Supplied material:
——

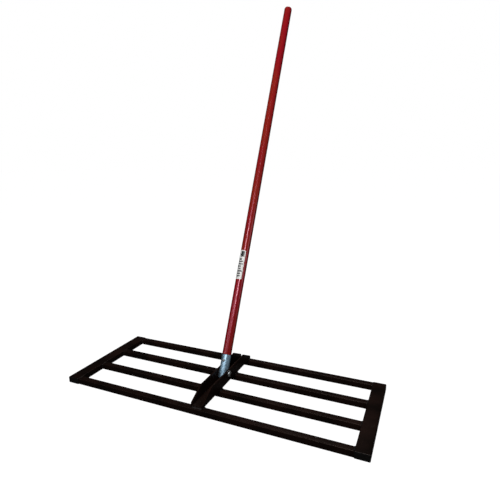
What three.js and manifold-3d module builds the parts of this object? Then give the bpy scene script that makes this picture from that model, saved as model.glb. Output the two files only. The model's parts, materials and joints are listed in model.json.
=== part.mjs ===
// Lawn levelling rake: a welded head of square steel tubes with a pivoting wooden handle.
// Millimetres, +Z up. The head lies flat on Z = 0 with its long side along X.
// The handle pivots on a bolt along X and leans back towards +Y.
// The origin is at the middle of the underside of the whole tool's bounding box.

import * as THREE from "three";
import { mergeVertices } from "three/addons/utils/BufferGeometryUtils.js";
import Module from "manifold-3d";

const wasm = await Module();
wasm.setup();

const INCH = 25.4;

// Head frame: four square bars between two flat rectangular end tubes.
const HEAD_WIDTH = 36 * INCH;
const HEAD_DEPTH = 13 * INCH;
const BAR_SIZE = 0.75 * INCH;
const END_TUBE_WIDTH = 1.5 * INCH;
const TUBE_WALL = 1.65;
const TUBE_CORNER = 2.7;
const BAR_NAMES = ["front_bar", "front_middle_bar", "rear_middle_bar", "rear_bar"];

// Plastic plugs in the open ends of the two end tubes.
const PLUG_FLANGE = 1.2;
const PLUG_EDGE = 0.8;
const PLUG_REACH = 14;
const PLUG_CORE_CLEARANCE = 0.9;
const PLUG_CORE_WALL = 1.5;
const PLUG_FIN = 1.2;
const PLUG_FIN_PITCH = 3.8;
const PLUG_FIN_COUNT = 3;

// Pivot channel: an open-topped U that stands across the bars.
const CHANNEL_WIDTH = 1.5 * INCH;
const CHANNEL_HEIGHT = 38.6;
const CHANNEL_LENGTH = 12.5 * INCH;
const CHANNEL_WALL = (3 / 16) * INCH;
const CHANNEL_BEND = 4.6;
const CHANNEL_SLOPE_LENGTH = 2 * INCH;
const CHANNEL_END_HEIGHT = 0.47 * INCH;

// Pivot hardware: a 5/16 inch carriage bolt, a flat washer and a thin lock nut with a plastic insert.
const PIVOT_HEIGHT = 45;
const BOLT_DIAMETER = (5 / 16) * INCH;
const BOLT_LENGTH = 1.875 * INCH;
const BOLT_CHAMFER = 0.8;
const BOLT_HEAD_DIAMETER = 17.5;
const BOLT_HEAD_HEIGHT = 4.2;
const BOLT_HEAD_RIM = 0.7;
const BOLT_NECK_LENGTH = 4.6;
const WASHER_DIAMETER = 16;
const WASHER_THICKNESS = 1.2;
const NUT_ACROSS_FLATS = 0.5 * INCH;
const NUT_HEX_HEIGHT = 4.3;
const NUT_COLLAR_HEIGHT = 1.7;
const NUT_COLLAR_DIAMETER = 11.6;
const INSERT_DIAMETER = 10;
const INSERT_THICKNESS = 1.5;

// Handle: distances along it are measured from the pivot.
const HANDLE_LEAN = 26.2;
const FERRULE_DIAMETER = 27.8;
const FERRULE_WALL = 2;
const FERRULE_LOWER_END = -15;
const FERRULE_UPPER_END = 54;
const WOOD_LOWER_DIAMETER = 28.1;
const WOOD_UPPER_DIAMETER = 27.3;
const TENON_LOWER_END = 9;
const HANDLE_TOP = 1316;
const HANDLE_DOME = 9;
const SHOULDER_ROUND = 0.8;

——

Write out every line exactly as it stands.

Correct output:
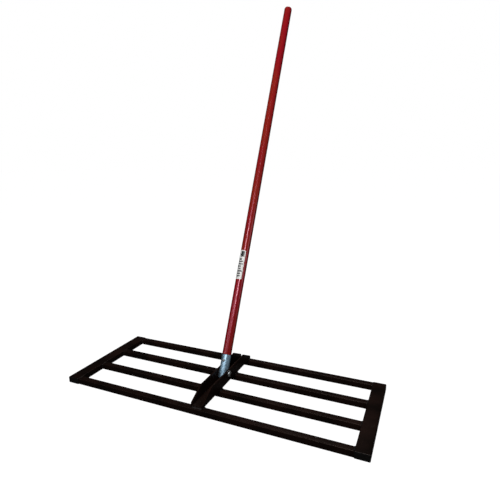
What three.js and manifold-3d module builds the parts of this object? Then give the bpy scene script that makes this picture from that model, saved as model.glb. Output the two files only. The model's parts, materials and joints are listed in model.json.
=== part.mjs ===
// Lawn levelling rake: a welded head of square steel tubes with a pivoting wooden handle.
// Millimetres, +Z up. The head lies flat on Z = 0 with its long side along X.
// The handle pivots on a bolt along X and leans back towards +Y.
// The origin is at the middle of the underside of the whole tool's bounding box.

import * as THREE from "three";
import { mergeVertices } from "three/addons/utils/BufferGeometryUtils.js";
import Module from "manifold-3d";

const wasm = await Module();
wasm.setup();

const INCH = 25.4;

// Head frame: four square bars between two flat rectangular end tubes.
const HEAD_WIDTH = 36 * INCH;
const HEAD_DEPTH = 13 * INCH;
const BAR_SIZE = 0.75 * INCH;
const END_TUBE_WIDTH = 1.5 * INCH;
const TUBE_WALL = 1.65;
const TUBE_CORNER = 2.7;
const BAR_NAMES = ["front_bar", "front_middle_bar", "rear_middle_bar", "rear_bar"];

// Plastic plugs in the open ends of the two end tubes.
const PLUG_FLANGE = 1.2;
const PLUG_EDGE = 0.8;
const PLUG_REACH = 14;
const PLUG_CORE_CLEARANCE = 0.9;
const PLUG_CORE_WALL = 1.5;
const PLUG_FIN = 1.2;
const PLUG_FIN_PITCH = 3.8;
const PLUG_FIN_COUNT = 3;

// Pivot channel: an open-topped U that stands across the bars.
const CHANNEL_WIDTH = 1.5 * INCH;
const CHANNEL_HEIGHT = 38.6;
const CHANNEL_LENGTH = 12.5 * INCH;
const CHANNEL_WALL = (3 / 16) * INCH;
const CHANNEL_BEND = 4.6;
const CHANNEL_SLOPE_LENGTH = 2 * INCH;
const CHANNEL_END_HEIGHT = 0.47 * INCH;

// Pivot hardware: a 5/16 inch carriage bolt, a flat washer and a thin lock nut with a plastic insert.
const PIVOT_HEIGHT = 45;
const BOLT_DIAMETER = (5 / 16) * INCH;
const BOLT_LENGTH = 1.875 * INCH;
const BOLT_CHAMFER = 0.8;
const BOLT_HEAD_DIAMETER = 17.5;
const BOLT_HEAD_HEIGHT = 4.2;
const BOLT_HEAD_RIM = 0.7;
const BOLT_NECK_LENGTH = 4.6;
const WASHER_DIAMETER = 16;
const WASHER_THICKNESS = 1.2;
const NUT_ACROSS_FLATS = 0.5 * INCH;
const NUT_HEX_HEIGHT = 4.3;
const NUT_COLLAR_HEIGHT = 1.7;
const NUT_COLLAR_DIAMETER = 11.6;
const INSERT_DIAMETER = 10;
const INSERT_THICKNESS = 1.5;

// Handle: distances along it are measured from the pivot.
const HANDLE_LEAN = 26.2;
const FERRULE_DIAMETER = 27.8;
const FERRULE_WALL = 2;
const FERRULE_LOWER_END = -15;
const FERRULE_UPPER_END = 54;
const WOOD_LOWER_DIAMETER = 28.1;
const WOOD_UPPER_DIAMETER = 27.3;
const TENON_LOWER_END = 9;
const HANDLE_TOP = 1316;
const HANDLE_DOME = 9;
const SHOULDER_ROUND = 0.8;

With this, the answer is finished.